Pronunciation at LingQ

One of our members at LingQ suggested that we introduce a system of evaluating members’ pronunciation the way we offer writing correction and speaking opportunities with native speaking tutors. This caused me to reflect on pronunciation work in general and at LingQ in particular. Here is my comment.

Hans’ suggestion is something we have had on our todo list for a long time as part of a full pronunciation section, but there have always been other things that had higher priority.

For what it is worth, here are my views on

A) the relative importance of different pronunciation practice activities, in order of importance, and

B)what we could do at LingQ, now without bothering our programmers.

A)

1) Listen:

Listen to regular content, at normal speed and at slow speed. It is helpful for pronunciation to listen repeatedly to the same content, if you do not find it too boring. Focus as much on intonation as on the sounds themselves.

(The work that Alsuvi is doing in Spanish, creating normal speed and slow speed versions of the same content, is a great example of content that helps with pronunciation, in my view.)

Listen to paragraphs as well as shorter phrases, both at slow speed, and at normal speed.

2) Listen and imitate:

With the various types of content described above, take the opportunity to imitate, under your breath or out loud. Phrases with pauses are especially useful when imitating.

If we spend most of our time listening, we can devote some time to imitating, every now and again, or during focused periods of pronunciation practice.

3) Listen and record yourself:

This need only be done occasionally, to record your progress, in my view. It is better to spend more time listening to the native speaker with the accent of your choice.

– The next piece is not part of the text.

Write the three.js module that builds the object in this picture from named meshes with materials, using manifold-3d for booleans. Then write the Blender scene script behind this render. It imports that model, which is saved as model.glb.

4) Submit a recording for evaluation:

I believe this is not so important. If you cannot hear or notice the difference between your own pronunciation and that of the native, it is unlikely that you will be able to pronounce like the native. It is important to train the ability to notice.

However, an occasional analysis may be helpful.

B) What we can do now at LingQ.

1) Members can request native speakers to record content, at normal speed and at slow speed, both with pauses. These should be in a collection called “Pronunciation Practice”

We have no way for members to pay for this so they either ask the native speaker to do this in lieu of a discussion, or let the native speaker own the content in the library, or make other arrangements privately.

2) Members could also submit recordings of their own pronunciation, with the corresponding text, to the library, under a heading like “Member’s Pronunciation Samples”.

These members could then request other members to comment on their submission, via the Notes section, which shows up on the Forum. Other members, especially native speakers, could then make comments in the notes section, pointing out specific problems of intonation and pronunciation.

Members may even make videos to help with pronunciation and attach them to the lessons.

It might be interesting to see if there are common pronunciation problems, in different languages, and for different native speakers. This might guide tutors in creating pronunciation content aimed at particular groups of native speakers.

This all sounds pretty complicated, but I spent the day wandering around Segovia and had a lot of time to think of things.